Shaders are a much more nebulous beast. If a shader doesn’t compile to hardware, you can’t really tell why. Not in any algorithmic way, that is. Even if you had a human there, it wouldn’t be a guarantee of being able to make a shader work.

Furthermore, you can’t even guarantee that a worst-case fallback will compile. Obviously, you can be reasonably sure that it will work, but you can’t be positive about it.

Is there a solution to this? Ultimately, even a lower-level shader language wouldn’t be a full solution (since instructions can be expanded to multiple opcodes, in an implementation-defined way, counting opcodes is unreliable). Is the ARB working on finding a way to alleviate this problem?

strstr the log for keywords… :wink:

I think there are some reasonable fallbacks though, such as supporting fixed function style features, you know you can do it. I agree that there is a problem with trying to figure out why something didn’t compile at run time, that would be a pain.

I think though, that offline compilation is a possible solution to this problem. Ship already compiled shaders for a variety of hardware?

I’m personally myself more scared about falling back to software rendering for whatever reason, without any way to detect it (other than testing the performance).

If you try to compile a shader and it fails, at least you can try to compile a “more simple” version of it, with less instructions/temporaries.

Y.

I’m personally myself more scared about falling back to software rendering for whatever reason, without any way to detect it (other than testing the performance).
I wouldn’t be concerned about it. Odds are, considering the general design of 3.0, if the hardware can’t run it, then the object simply isn’t created and an error results.

What approach would you like to see, Korval?
It seems to me that even if I can query the number of temporaries allowed, or be able to create a proxy shader and query how many instructions it generated, it still doesn’t solve my problem, I’ve still got to have a fallback, and there’ll usually only be one fallback so if that fails we’re stuffed regardless. The shader failing to build is enough for me - build most advanced shader, if failed build slightly less advanced shader, if failed build last resort shader, if failed throw up a message box.

Korval, you will see why the shader fails:

Longs Peak is going to include a debug-mode layer exactly like Direct3D does… So you will enable the debug mode in a control panel and the OutputDebugString will put messages in the IDE debug window or to a debug_log.txt

At realtime, you can do what knack says ( advanced shader-> basic shader->message box)… But I always liked the offline-compiled shaders + strict minimum capabilities. I don’t like realtime shader compilation at all. It just causes problems like this one.

About the software mode fallback… I hate it. Is all what I can say. I prefer 100 times an error abortion than to enter a superslow software render mode… so LP error approach is ok with me.

I don’t like the run-time compilation scheme that much either, but it’s not the worst thing in the world in my opinnion. Using this scheme makes it easier for the hardware vendors to optimize the compiled code for their hardware.

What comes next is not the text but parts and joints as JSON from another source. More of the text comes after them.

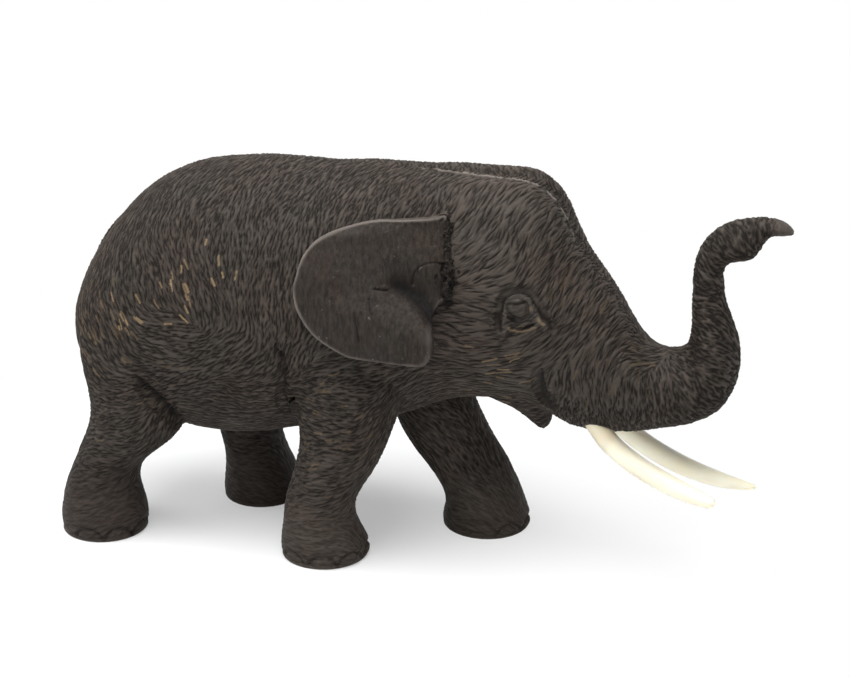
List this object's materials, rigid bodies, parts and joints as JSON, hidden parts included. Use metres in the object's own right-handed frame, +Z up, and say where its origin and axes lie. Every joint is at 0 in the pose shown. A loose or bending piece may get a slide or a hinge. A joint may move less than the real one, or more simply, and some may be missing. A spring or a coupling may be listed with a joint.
{
  "type": "carved wooden elephant figurine",
  "caption": "Free-standing carved dark wood elephant in mid-stride, trunk raised, with glued-in ears and pale tusks that slide out of their sockets.",
  "frame": {"origin": "on the ground, under the middle of the figure's bounding box", "axes": "+X towards the raised trunk, +Y to the elephant's left, +Z up"},
  "size_m": [0.2211, 0.0776, 0.1196],
  "materials": {
    "carved_wood": "dark stained, gouge textured, satin wax",
    "ear_wood": "dark stained, smooth, satin wax",
    "filler": "dark glue and sawdust filler, matt",
    "tusk": "cream, smooth, soft sheen"
  },
  "bodies": {
    "elephant": {"carved_body": "carved_wood", "right_ear": "ear_wood", "left_ear": "ear_wood", "right_ear_filler": "filler", "left_ear_filler": "filler"},
    "right_tusk_peg": {"right_tusk": "tusk"},
    "left_tusk_peg": {"left_tusk": "tusk"}
  },
  "joints": [
    {"name": "right_tusk_slide", "type": "slide", "parent": "elephant", "child": "right_tusk_peg", "axis": [0.5944, -0.0941, -0.7986], "range_m": [0, 0.009]},
    {"name": "left_tusk_slide", "type": "slide", "parent": "elephant", "child": "left_tusk_peg", "axis": [0.7164, 0.1135, -0.6884], "range_m": [0, 0.009]}
  ]
}
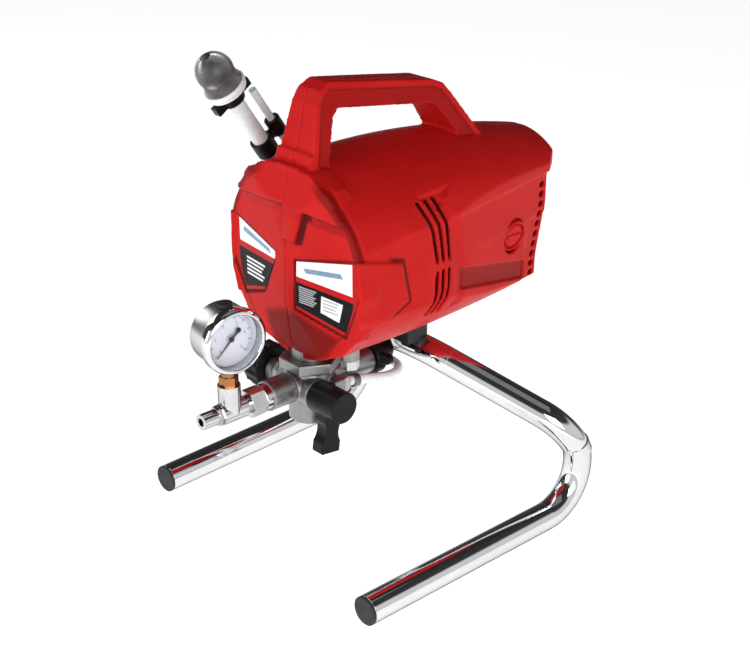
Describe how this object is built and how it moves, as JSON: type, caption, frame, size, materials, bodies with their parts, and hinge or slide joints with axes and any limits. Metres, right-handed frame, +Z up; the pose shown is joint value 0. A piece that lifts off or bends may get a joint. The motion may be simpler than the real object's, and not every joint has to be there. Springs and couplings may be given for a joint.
{
  "type": "airless paint sprayer",
  "caption": "Electric piston-pump paint sprayer in a moulded housing on a bent tube stand, with gauge, prime valve, pressure knob and raised suction tube.",
  "frame": {"origin": "on the floor below the middle of the whole object's box", "axes": "+Z up, -Y towards the outlet and the front of the sprayer, +X to the sprayer's right-hand side"},
  "size_m": [0.3098, 0.3696, 0.4068],
  "materials": {
    "red_plastic": "satin moulded",
    "zinc_steel": "zinc plated",
    "label_film": "printed film",
    "black_plastic": "fine texture",
    "rocker_red": "gloss",
    "black_rubber": "matt",
    "iron_core": "laminated",
    "copper_wire": "enamelled",
    "bearing_steel": "ground",
    "carbon": "matt",
    "cast_alloy": "bead blasted casting",
    "chrome_plate": "polished",
    "seal_white": "moulded",
    "clear_hose": "translucent",
    "strainer_mesh": "woven wire",
    "nickel_fitting": "nickel plated",
    "brass_fitting": "machined",
    "gauge_steel": "drawn stainless",
    "gauge_glass": "clear",
    "dial_white": "printed",
    "needle_black": "painted"
  },
  "bodies": {
    "frame": {"left_shell": "red_plastic", "right_shell": "red_plastic", "housing_screws": "zinc_steel", "brush_caps": "red_plastic", "label_plates": "label_film", "switch_frame": "black_plastic", "cord_gland": "black_rubber", "motor_can": "zinc_steel", "stator_core": "iron_core", "field_windings": "copper_wire", "bearings": "bearing_steel", "carbon_brushes": "carbon", "gear_case": "cast_alloy", "pump_body": "cast_alloy", "collar_nut": "cast_alloy", "packing_seal": "seal_white", "pump_bolts": "zinc_steel", "outlet_valve": "cast_alloy", "suction_port": "cast_alloy", "suction_elbow": "black_plastic", "suction_tube": "clear_hose", "strainer_cup": "strainer_mesh", "strainer_ring": "seal_white", "strainer_clip": "black_plastic", "tube_clip": "black_plastic", "return_tube": "clear_hose", "return_hose": "clear_hose", "hose_barb": "nickel_fitting", "hose_clamp": "zinc_steel", "regulator_body": "cast_alloy", "swivel_nut": "nickel_fitting", "outlet_tee": "nickel_fitting", "hose_nipple": "nickel_fitting", "gauge_stem": "brass_fitting", "gauge_case": "gauge_steel", "gauge_bezel": "chrome_plate", "gauge_lens": "gauge_glass", "gauge_dial": "dial_white", "filler_plug": "black_rubber", "stand_frame": "chrome_plate", "end_caps": "black_rubber", "stand_saddle": "cast_alloy"},
    "armature": {"armature_shaft": "bearing_steel", "armature_core": "iron_core", "commutator": "copper_wire", "cooling_fan": "black_plastic", "pinion": "bearing_steel"},
    "crank": {"crankshaft": "bearing_steel", "reduction_gear": "bearing_steel"},
    "piston": {"drive_yoke": "bearing_steel", "piston_rod": "chrome_plate"},
    "inlet_check": {"inlet_ball": "bearing_steel"},
    "outlet_check": {"outlet_ball": "bearing_steel"},
    "wing": {"wing_nut": "black_plastic"},
    "prime": {"prime_stem": "bearing_steel", "prime_knob": "black_plastic"},
    "regulator": {"regulator_knob": "black_plastic"},
    "plunger": {"regulator_plunger": "bearing_steel"},
    "needle": {"gauge_needle": "needle_black"},
    "rocker": {"switch_rocker": "rocker_red"}
  },
  "joints": [
    {"name": "armature_spin", "type": "hinge", "parent": "frame", "child": "armature", "pos_m": [0, 0.03275, 0.254], "axis": [0, 1, 0], "continuous": true},
    {"name": "crank_spin", "type": "hinge", "parent": "frame", "child": "crank", "pos_m": [0, -0.03725, 0.2165], "axis": [0, 1, 0], "continuous": true},
    {"name": "piston_stroke", "type": "slide", "parent": "frame", "child": "piston", "axis": [0, 0, 1], "range_m": [-0.01, 0.01]},
    {"name": "inlet_lift", "type": "slide", "parent": "frame", "child": "inlet_check", "axis": [0, 0, 1], "range_m": [0, 0.002]},
    {"name": "outlet_lift", "type": "slide", "parent": "frame", "child": "outlet_check", "axis": [0, -1, 0], "range_m": [0, 0.002]},
    {"name": "wing_nut_turn", "type": "hinge", "parent": "frame", "child": "wing", "pos_m": [0, -0.00225, 0.143], "axis": [0, -1, 0], "range_deg": [0, 40]},
    {"name": "prime_valve_turn", "type": "hinge", "parent": "frame", "child": "prime", "pos_m": [0.04, -0.08175, 0.142], "axis": [-1, 0, 0], "range_deg": [0, 90]},
    {"name": "pressure_knob_turn", "type": "hinge", "parent": "frame", "child": "regulator", "pos_m": [-0.047, -0.08025, 0.145], "axis": [-1, 0, 0], "range_deg": [0, 270]},
    {"name": "plunger_slide", "type": "slide", "parent": "frame", "child": "plunger", "axis": [1, 0, 0], "range_m": [0, 0.003]},
    {"name": "gauge_needle_turn", "type": "hinge", "parent": "frame", "child": "needle", "pos_m": [0, -0.15575, 0.212], "axis": [-0.9925, 0.1219, 0], "range_deg": [0, 270]},
    {"name": "switch_rock", "type": "hinge", "parent": "frame", "child": "rocker", "pos_m": [0, 0.17575, 0.233], "axis": [1, 0, 0], "range_deg": [0, 20]}
  ],
  "couplings": [
    {"joint": "crank_spin", "follows": "armature_spin", "ratio": -0.25},
    {"joint": "plunger_slide", "follows": "pressure_knob_turn", "m_per_rad": 0.00063661}
  ]
}
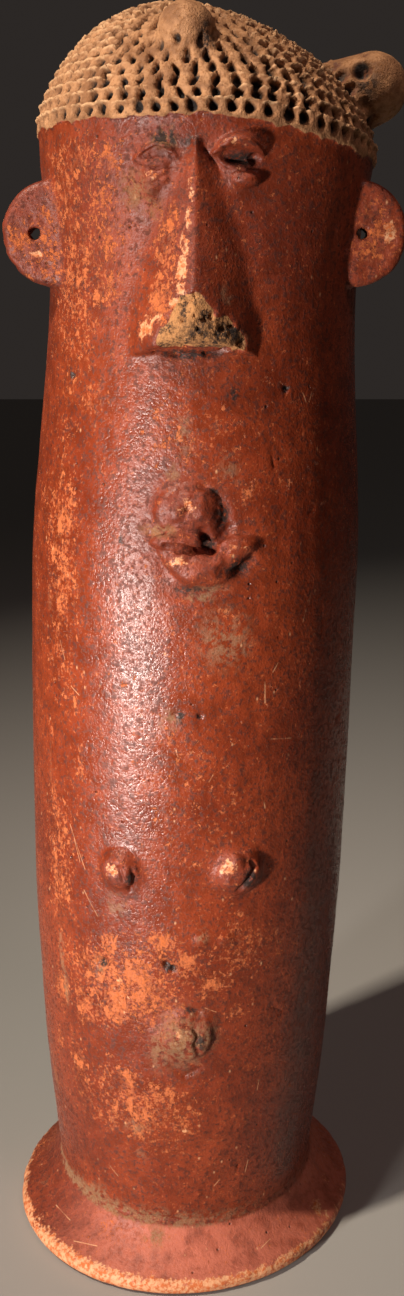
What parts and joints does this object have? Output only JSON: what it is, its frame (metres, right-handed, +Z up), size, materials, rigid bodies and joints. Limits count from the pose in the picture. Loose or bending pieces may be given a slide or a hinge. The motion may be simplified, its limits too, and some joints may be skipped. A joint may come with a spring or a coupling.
{
  "type": "funerary statuette",
  "caption": "Tall hollow terracotta grave figure: a tube on a flared foot with a wedge nose, pierced disc ears, rolled lids and lips, and a cap of pricked hair with blunt knobs.",
  "frame": {"origin": "centre of the whole figure's box at floor height, under the foot", "axes": "+Z up along the tube, the face towards -Y, +X to the right of someone who looks at the face"},
  "size_m": [0.1432, 0.1328, 0.455],
  "materials": {
    "burnished_terracotta": "low-fired terracotta with a burnished red-brown slip, rubbed through to orange in patches, and hair left as bare pale tan clay"
  },
  "bodies": {
    "root": {"statuette": "burnished_terracotta"}
  },
  "joints": []
}
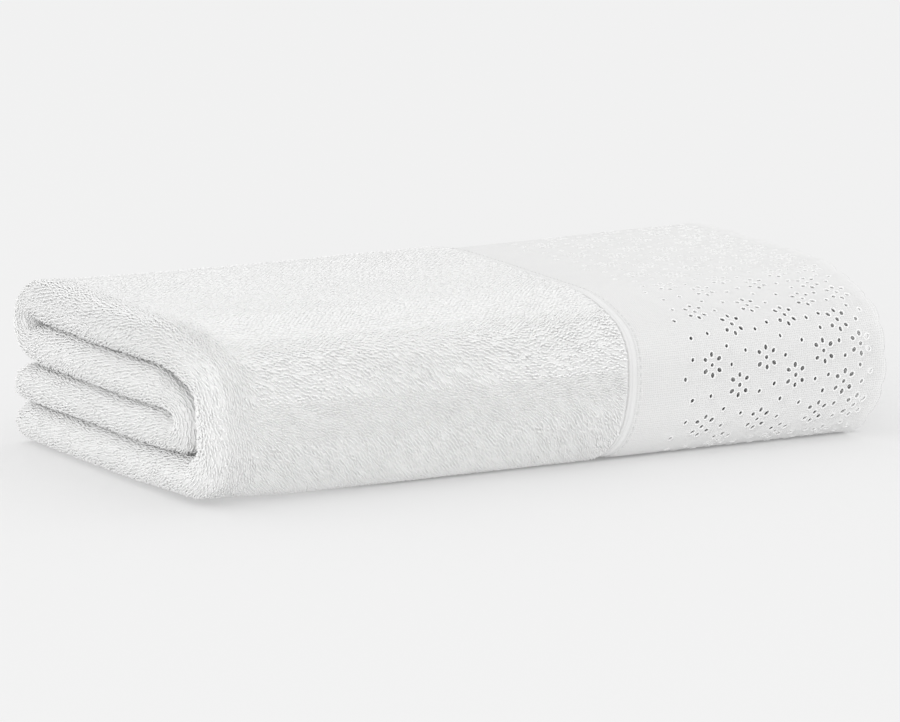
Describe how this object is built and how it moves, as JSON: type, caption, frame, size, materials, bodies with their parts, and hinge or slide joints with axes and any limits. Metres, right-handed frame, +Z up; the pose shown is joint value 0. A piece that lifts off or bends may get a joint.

I’ll comment on SW fallback also by saying that it should atleast be optional. Mandatory fallback on insufficient capabilities is a huge nuisanse. But it’s trackable (haven’t written shaders that would have fallen back on SW in a while but atleast early ATI beta drivers, which led to that often, wrote about it into the info log by retrieving of which you could see when it’s being done).

A simple query “is shader HW accelerated” uniform across all driver/card combinations would make “Force HW shaders” option in graphics settings possible, so ppl. who don’t have a fast enough CPU punt intended can tell their program to avoid CPU fallbacks. :stuck_out_tongue:

Apple’s approach to this (in current GL 2.0) has two points worth mentioning:

  • software fallback can be detected at any time with a CGLGetParameter API. It will tell you if vertex or fragment processing fell back to software, although no indication why (could be GLSL, or other factors like NPOT texturing, drawable too big, etc.)

  • software fallback can be disabled at context creation time with a NoRecovery pixel format attribute. This affects fragment fallback (drawing will no-op) but not vertex (i.e GMA 950 needs SW TCL no matter what.)

What would you do to improve on this situation?
If you could have any API you want, to figure out why you fell back to software, what would it look like?

I think most users would want to avoid the overhead of needing to constantly query about that----or other GL errors, for that matter.

Which suggests to me that the “register a handler function” approach would be cleanest.

“overhead of needing to constantly query about that” <- I fail to see any need to query - one can just ignore it “safely”?

btw. I have to note that the IHVs unwritten rule of exposing only HW accelerated extensions does 95% of the “avoiding SW fall-back” thing auto-magically. That last 5% is keeping us users detecting ATI / NV / others yuck and using appropriate/most suitable code-paths. For my current usage case, GLSL shader SW fall-back coverage would not do the trick completely :frowning:

One can, but one would prefer not having to choose between frequent queries and complete ignorance.

If we’re talking strictly about shaders, single query after creation could be enough - if at all possible to implement with the shader “compile in the last moment” caching going on?

My main concern is silly compiler bugs.

Having multiple fallbacks for a complicated shader is par for the course. My concern is that even a fairly minor shader might fail to compile if a driver gets an unpleasant revision.

In GL 2.1, it’s easy for the developers to test their fixed-function glslang compilers; they just run any pre-shader code. It’s hard to ship a driver that breaks every pre-shader application.

The theoretical problem is that, once there is no pre-shader code anymore, will they still test small-shader code as effectively? I’m more concerned about fragment shaders, particularly for R300-class hardware that has some fairly strict limits. I’d hate to see basic DOT3 bump-mapping break on those cards due to a driver bug.